◆ What the task requires
Copy every line of the data exactly, leaving nothing out.

◆ Data
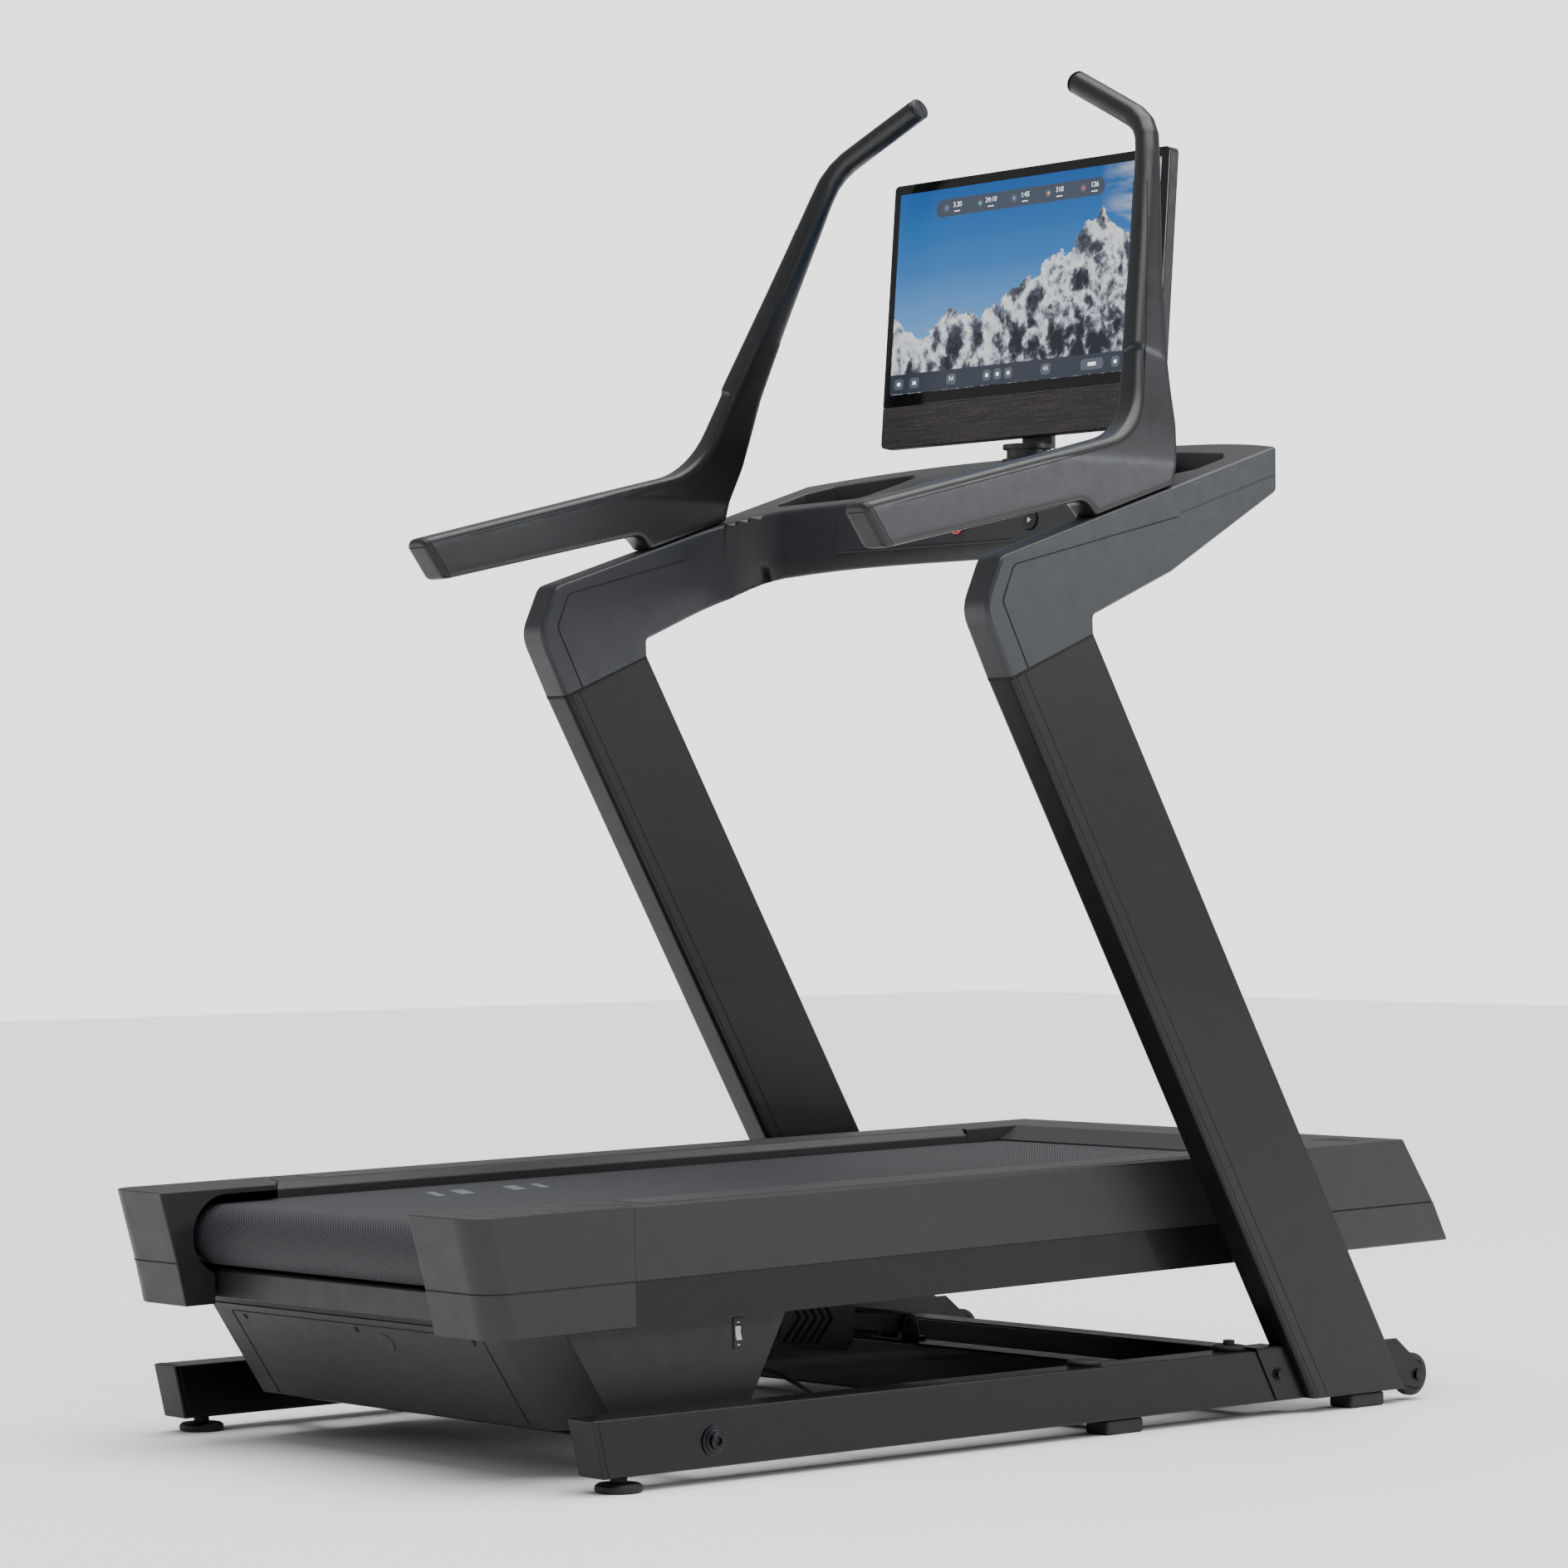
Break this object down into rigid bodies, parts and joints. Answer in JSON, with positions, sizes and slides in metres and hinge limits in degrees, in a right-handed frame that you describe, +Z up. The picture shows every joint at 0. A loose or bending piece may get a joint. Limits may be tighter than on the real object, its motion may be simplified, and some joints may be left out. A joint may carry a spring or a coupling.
{
  "type": "treadmill",
  "caption": "Incline treadmill with leaning uprights, tall handles, tray console, swivelling display and a hinged running deck raised by a linear actuator.",
  "frame": {"origin": "centre of the footprint on the floor", "axes": "+Y towards the front (console and motor hood), +X to the user's right, +Z up"},
  "size_m": [0.9544, 1.7901, 1.8677],
  "materials": {
    "black_steel": "satin powder coat",
    "charcoal_plastic": "fine moulded texture",
    "dark_plastic": "satin",
    "rubber": "matte",
    "belt_surface": "fine dimple texture",
    "bare_steel": "machined",
    "board": "waxed",
    "screen_glass": "gloss",
    "speaker_cloth": "woven",
    "red_plastic": "gloss",
    "green_plastic": "gloss",
    "light_plastic": "gloss"
  },
  "bodies": {
    "base": {"base_rail_right": "black_steel", "base_rail_left": "black_steel", "front_cross_tube": "black_steel", "mid_cross_tube": "black_steel", "mid_foot_right": "rubber", "mid_foot_left": "rubber", "front_foot_right": "rubber", "front_foot_left": "rubber", "upright_right": "black_steel", "upright_left": "black_steel", "wheel_bracket_right": "black_steel", "wheel_bracket_left": "black_steel", "pivot_bolt_right": "bare_steel", "pivot_bolt_left": "bare_steel", "actuator_clevis": "black_steel", "console_shell": "charcoal_plastic", "control_panel": "dark_plastic", "tray_liner_right": "rubber", "tray_liner_left": "rubber", "handle_right": "charcoal_plastic", "handle_left": "charcoal_plastic", "handle_end_cap_right": "dark_plastic", "handle_end_cap_left": "dark_plastic", "handle_tip_plug_right": "dark_plastic", "handle_tip_plug_left": "dark_plastic"},
    "deck": {"deck_rail_right": "black_steel", "deck_rail_left": "black_steel", "lift_frame": "black_steel", "deck_board": "board", "running_belt": "belt_surface", "side_cover_right": "charcoal_plastic", "side_cover_left": "charcoal_plastic", "end_cap_right": "charcoal_plastic", "end_cap_left": "charcoal_plastic", "end_cap_lower_right": "dark_plastic", "end_cap_lower_left": "dark_plastic", "motor_hood": "charcoal_plastic", "hood_lower": "charcoal_plastic", "belly_cover": "dark_plastic", "rear_channel": "black_steel", "drive_motor": "bare_steel", "drive_belt": "rubber", "harness": "rubber"},
    "display_neck": {"display_stem": "charcoal_plastic"},
    "display": {"display_housing": "dark_plastic", "display_glass": "screen_glass", "speaker_bar": "speaker_cloth"},
    "front_roller": {"front_roller": "bare_steel"},
    "rear_roller": {"rear_roller": "bare_steel"},
    "motor_pulley": {"motor_pulley": "bare_steel"},
    "power_rocker": {"power_rocker": "light_plastic"},
    "lift_motor": {"lift_motor": "dark_plastic"},
    "lift_rod": {"lift_rod": "bare_steel"},
    "start_button": {"start_button": "green_plastic"},
    "stop_button": {"stop_button": "red_plastic"},
    "safety_key": {"safety_key": "red_plastic"},
    "leveler_right": {"leveler_right": "rubber"},
    "wheel_right": {"wheel_right": "rubber"},
    "leveler_left": {"leveler_left": "rubber"},
    "wheel_left": {"wheel_left": "rubber"}
  },
  "joints": [
    {"name": "incline", "type": "hinge", "parent": "base", "child": "deck", "pos_m": [0, -0.577, 0.053], "axis": [1, 0, 0], "range_deg": [-4.2, 21], "deforming": ["harness"]},
    {"name": "actuator_swing", "type": "hinge", "parent": "base", "child": "lift_motor", "pos_m": [0, 0.17, 0.115], "axis": [1, 0, 0], "range_deg": [-0.3, 1.2]},
    {"name": "rod_extend", "type": "slide", "parent": "lift_motor", "child": "lift_rod", "axis": [0, -0.9959, 0.0904], "range_m": [-0.0105, 0.05]},
    {"name": "front_roller_spin", "type": "hinge", "parent": "deck", "child": "front_roller", "pos_m": [0, 0.6648, 0.29643], "axis": [1, 0, 0], "continuous": true},
    {"name": "rear_roller_spin", "type": "hinge", "parent": "deck", "child": "rear_roller", "pos_m": [0, -0.78906, 0.27663], "axis": [1, 0, 0], "continuous": true},
    {"name": "motor_pulley_spin", "type": "hinge", "parent": "deck", "child": "motor_pulley", "pos_m": [-0.312, 0.78002, 0.28149], "axis": [1, 0, 0], "continuous": true},
    {"name": "power_rocker_rock", "type": "hinge", "parent": "deck", "child": "power_rocker", "pos_m": [0.348, -0.43954, 0.16688], "axis": [0, 0.9999, 0.0136], "range_deg": [0, 12]},
    {"name": "display_swivel", "type": "hinge", "parent": "base", "child": "display_neck", "pos_m": [0, 0.43, 1.336], "axis": [0, 0, 1], "range_deg": [-90, 90]},
    {"name": "display_tilt", "type": "hinge", "parent": "display_neck", "child": "display", "pos_m": [0, 0.45422, 1.45], "axis": [1, 0, 0], "range_deg": [-10, 9]},
    {"name": "start_button_press", "type": "slide", "parent": "base", "child": "start_button", "axis": [0, 0.9934, -0.1149], "range_m": [0, 0.002], "stiffness_N_per_m": 600},
    {"name": "stop_button_press", "type": "slide", "parent": "base", "child": "stop_button", "axis": [0, 0.9934, -0.1149], "range_m": [0, 0.002], "stiffness_N_per_m": 600},
    {"name": "safety_key_pull", "type": "slide", "parent": "base", "child": "safety_key", "axis": [0, -0.9934, 0.1149], "range_m": [0, 0.03]},
    {"name": "wheel_spin_right", "type": "hinge", "parent": "base", "child": "wheel_right", "pos_m": [0.4535, 0.726, 0.036], "axis": [1, 0, 0], "continuous": true},
    {"name": "leveler_turn_right", "type": "hinge", "parent": "base", "child": "leveler_right", "pos_m": [0.4356, -0.708, 0], "axis": [0, 0, 1], "range_deg": [-180, 180]},
    {"name": "wheel_spin_left", "type": "hinge", "parent": "base", "child": "wheel_left", "pos_m": [-0.4535, 0.726, 0.036], "axis": [1, 0, 0], "continuous": true},
    {"name": "leveler_turn_left", "type": "hinge", "parent": "base", "child": "leveler_left", "pos_m": [-0.4356, -0.708, 0], "axis": [0, 0, 1], "range_deg": [-180, 180]}
  ],
  "couplings": [
    {"joint": "actuator_swing", "follows": "incline", "ratio": 0.042},
    {"joint": "rod_extend", "follows": "incline", "m_per_rad": 0.1275},
    {"joint": "rear_roller_spin", "follows": "front_roller_spin", "ratio": 1},
    {"joint": "motor_pulley_spin", "follows": "front_roller_spin", "ratio": 2.2}
  ]
}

◆ Solved problem
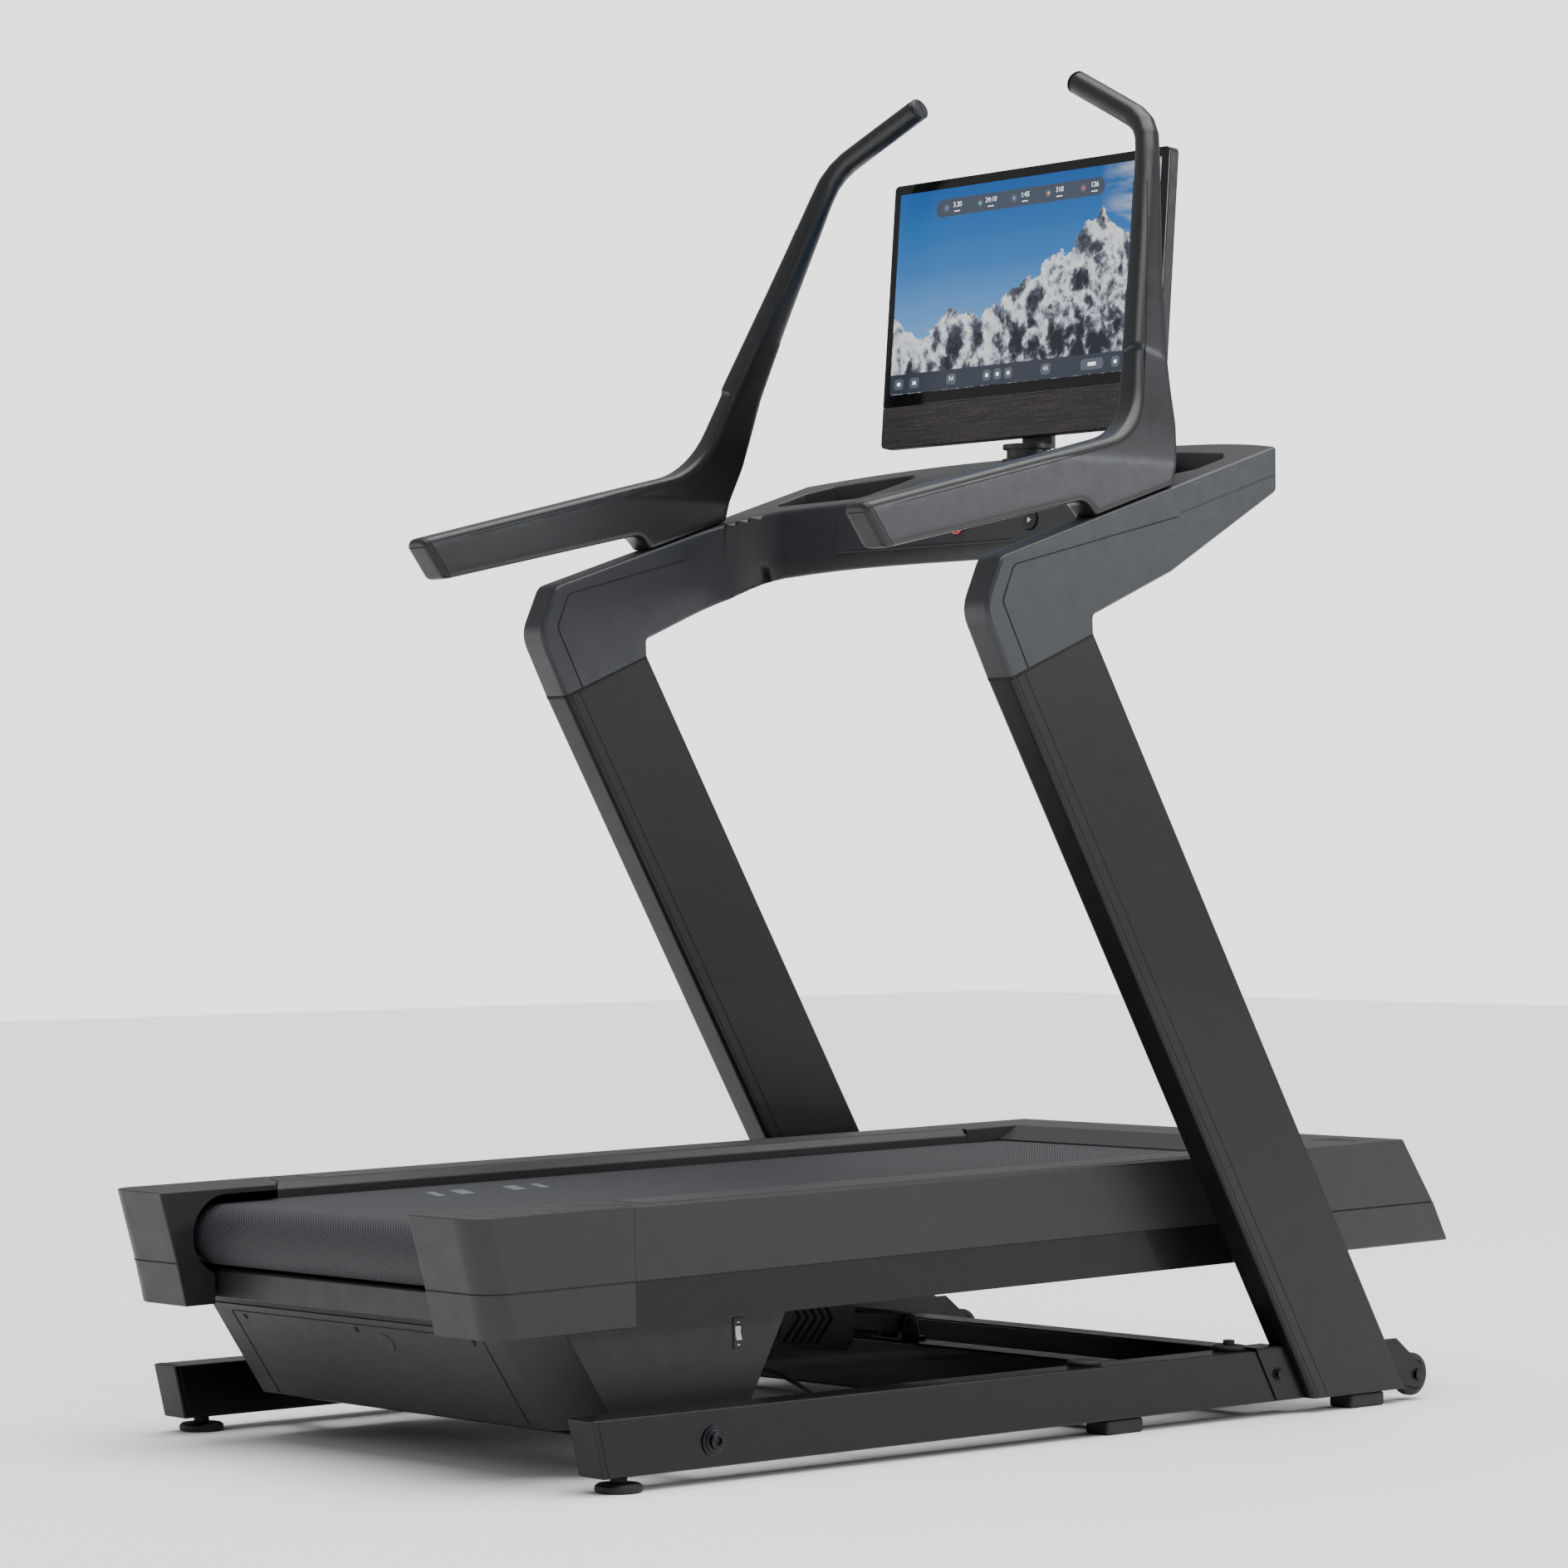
Break this object down into rigid bodies, parts and joints. Answer in JSON, with positions, sizes and slides in metres and hinge limits in degrees, in a right-handed frame that you describe, +Z up. The picture shows every joint at 0. A loose or bending piece may get a joint. Limits may be tighter than on the real object, its motion may be simplified, and some joints may be left out. A joint may carry a spring or a coupling.
{
  "type": "treadmill",
  "caption": "Incline treadmill with leaning uprights, tall handles, tray console, swivelling display and a hinged running deck raised by a linear actuator.",
  "frame": {"origin": "centre of the footprint on the floor", "axes": "+Y towards the front (console and motor hood), +X to the user's right, +Z up"},
  "size_m": [0.9544, 1.7901, 1.8677],
  "materials": {
    "black_steel": "satin powder coat",
    "charcoal_plastic": "fine moulded texture",
    "dark_plastic": "satin",
    "rubber": "matte",
    "belt_surface": "fine dimple texture",
    "bare_steel": "machined",
    "board": "waxed",
    "screen_glass": "gloss",
    "speaker_cloth": "woven",
    "red_plastic": "gloss",
    "green_plastic": "gloss",
    "light_plastic": "gloss"
  },
  "bodies": {
    "base": {"base_rail_right": "black_steel", "base_rail_left": "black_steel", "front_cross_tube": "black_steel", "mid_cross_tube": "black_steel", "mid_foot_right": "rubber", "mid_foot_left": "rubber", "front_foot_right": "rubber", "front_foot_left": "rubber", "upright_right": "black_steel", "upright_left": "black_steel", "wheel_bracket_right": "black_steel", "wheel_bracket_left": "black_steel", "pivot_bolt_right": "bare_steel", "pivot_bolt_left": "bare_steel", "actuator_clevis": "black_steel", "console_shell": "charcoal_plastic", "control_panel": "dark_plastic", "tray_liner_right": "rubber", "tray_liner_left": "rubber", "handle_right": "charcoal_plastic", "handle_left": "charcoal_plastic", "handle_end_cap_right": "dark_plastic", "handle_end_cap_left": "dark_plastic", "handle_tip_plug_right": "dark_plastic", "handle_tip_plug_left": "dark_plastic"},
    "deck": {"deck_rail_right": "black_steel", "deck_rail_left": "black_steel", "lift_frame": "black_steel", "deck_board": "board", "running_belt": "belt_surface", "side_cover_right": "charcoal_plastic", "side_cover_left": "charcoal_plastic", "end_cap_right": "charcoal_plastic", "end_cap_left": "charcoal_plastic", "end_cap_lower_right": "dark_plastic", "end_cap_lower_left": "dark_plastic", "motor_hood": "charcoal_plastic", "hood_lower": "charcoal_plastic", "belly_cover": "dark_plastic", "rear_channel": "black_steel", "drive_motor": "bare_steel", "drive_belt": "rubber", "harness": "rubber"},
    "display_neck": {"display_stem": "charcoal_plastic"},
    "display": {"display_housing": "dark_plastic", "display_glass": "screen_glass", "speaker_bar": "speaker_cloth"},
    "front_roller": {"front_roller": "bare_steel"},
    "rear_roller": {"rear_roller": "bare_steel"},
    "motor_pulley": {"motor_pulley": "bare_steel"},
    "power_rocker": {"power_rocker": "light_plastic"},
    "lift_motor": {"lift_motor": "dark_plastic"},
    "lift_rod": {"lift_rod": "bare_steel"},
    "start_button": {"start_button": "green_plastic"},
    "stop_button": {"stop_button": "red_plastic"},
    "safety_key": {"safety_key": "red_plastic"},
    "leveler_right": {"leveler_right": "rubber"},
    "wheel_right": {"wheel_right": "rubber"},
    "leveler_left": {"leveler_left": "rubber"},
    "wheel_left": {"wheel_left": "rubber"}
  },
  "joints": [
    {"name": "incline", "type": "hinge", "parent": "base", "child": "deck", "pos_m": [0, -0.577, 0.053], "axis": [1, 0, 0], "range_deg": [-4.2, 21], "deforming": ["harness"]},
    {"name": "actuator_swing", "type": "hinge", "parent": "base", "child": "lift_motor", "pos_m": [0, 0.17, 0.115], "axis": [1, 0, 0], "range_deg": [-0.3, 1.2]},
    {"name": "rod_extend", "type": "slide", "parent": "lift_motor", "child": "lift_rod", "axis": [0, -0.9959, 0.0904], "range_m": [-0.0105, 0.05]},
    {"name": "front_roller_spin", "type": "hinge", "parent": "deck", "child": "front_roller", "pos_m": [0, 0.6648, 0.29643], "axis": [1, 0, 0], "continuous": true},
    {"name": "rear_roller_spin", "type": "hinge", "parent": "deck", "child": "rear_roller", "pos_m": [0, -0.78906, 0.27663], "axis": [1, 0, 0], "continuous": true},
    {"name": "motor_pulley_spin", "type": "hinge", "parent": "deck", "child": "motor_pulley", "pos_m": [-0.312, 0.78002, 0.28149], "axis": [1, 0, 0], "continuous": true},
    {"name": "power_rocker_rock", "type": "hinge", "parent": "deck", "child": "power_rocker", "pos_m": [0.348, -0.43954, 0.16688], "axis": [0, 0.9999, 0.0136], "range_deg": [0, 12]},
    {"name": "display_swivel", "type": "hinge", "parent": "base", "child": "display_neck", "pos_m": [0, 0.43, 1.336], "axis": [0, 0, 1], "range_deg": [-90, 90]},
    {"name": "display_tilt", "type": "hinge", "parent": "display_neck", "child": "display", "pos_m": [0, 0.45422, 1.45], "axis": [1, 0, 0], "range_deg": [-10, 9]},
    {"name": "start_button_press", "type": "slide", "parent": "base", "child": "start_button", "axis": [0, 0.9934, -0.1149], "range_m": [0, 0.002], "stiffness_N_per_m": 600},
    {"name": "stop_button_press", "type": "slide", "parent": "base", "child": "stop_button", "axis": [0, 0.9934, -0.1149], "range_m": [0, 0.002], "stiffness_N_per_m": 600},
    {"name": "safety_key_pull", "type": "slide", "parent": "base", "child": "safety_key", "axis": [0, -0.9934, 0.1149], "range_m": [0, 0.03]},
    {"name": "wheel_spin_right", "type": "hinge", "parent": "base", "child": "wheel_right", "pos_m": [0.4535, 0.726, 0.036], "axis": [1, 0, 0], "continuous": true},
    {"name": "leveler_turn_right", "type": "hinge", "parent": "base", "child": "leveler_right", "pos_m": [0.4356, -0.708, 0], "axis": [0, 0, 1], "range_deg": [-180, 180]},
    {"name": "wheel_spin_left", "type": "hinge", "parent": "base", "child": "wheel_left", "pos_m": [-0.4535, 0.726, 0.036], "axis": [1, 0, 0], "continuous": true},
    {"name": "leveler_turn_left", "type": "hinge", "parent": "base", "child": "leveler_left", "pos_m": [-0.4356, -0.708, 0], "axis": [0, 0, 1], "range_deg": [-180, 180]}
  ],
  "couplings": [
    {"joint": "actuator_swing", "follows": "incline", "ratio": 0.042},
    {"joint": "rod_extend", "follows": "incline", "m_per_rad": 0.1275},
    {"joint": "rear_roller_spin", "follows": "front_roller_spin", "ratio": 1},
    {"joint": "motor_pulley_spin", "follows": "front_roller_spin", "ratio": 2.2}
  ]
}